The blood shall be a sign for you, on the houses where you are. And when I see the blood, I will pass over you, and no plague will befall you to destroy you, when I strike the land of Egypt.

-Exodus 12:13

I have loved C.S. Lewis’ Narnia series since my mom read the books to me as a young child. The story of Aslan sacrificing himself on the stone table to pay the price of Edmund’s treachery influences my thoughts about Jesus’ own self-sacrifice even today. After Aslan rose from the dead, he explained how it was possible to the Pevensie girls.

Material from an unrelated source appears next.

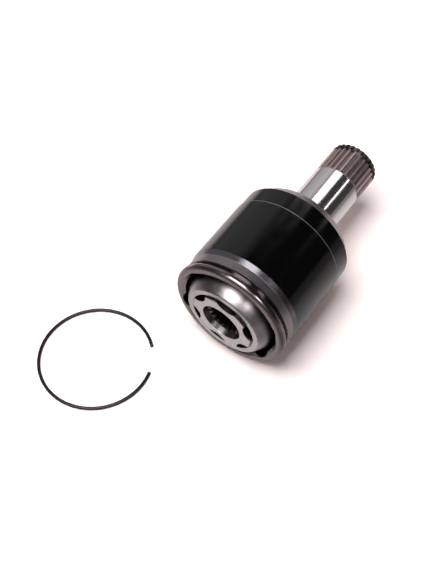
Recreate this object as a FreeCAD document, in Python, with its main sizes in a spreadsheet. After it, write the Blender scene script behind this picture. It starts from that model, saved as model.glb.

“It means that though the Witch knew the Deep Magic, there is a magic deeper still which she did not know. Her knowledge goes back only to the dawn of time. But if she could have looked a little further back, into the stillness and the darkness before Time dawned, she would have read a different incantation. She would have known that when a willing victim who had committed no treachery was killed in a traitor’s stead, the Table would crack and Death itself would start working backwards.”

Here, in The Lion, the Witch, and the Wardrobe, we again come across the problem of our perspective, trapped within time as we are. What is so stirring to me is the fact that Aslan’s killer, though seemingly immortal, didn’t know the whole plan. It recalls to me a couple lines of a praise song I love called “Death Was Arrested,” by North Point Worship. It narrates Jesus’ death and resurrection and, at the pivotal moment of Jesus’ death, these lines come:

Our savior displayed on a criminal’s cross
Darkness rejoiced as though heaven had lost…


But then Jesus arose with our freedom in hand
That’s when death was arrested and my life began

Darkness rejoiced…. Like the White Witch in Narnia, it isn’t just people who don’t know the whole story. There are forces at work and at war in ways to which we are completely oblivious. Remember, then, that we are all characters in the greatest story ever written and that the author himself has invited us all to step out of the pages and into the true reality, where the “deeper magic” has opened the way. As man he saves and as God he reigns. Let us all embrace the eternal life he offers.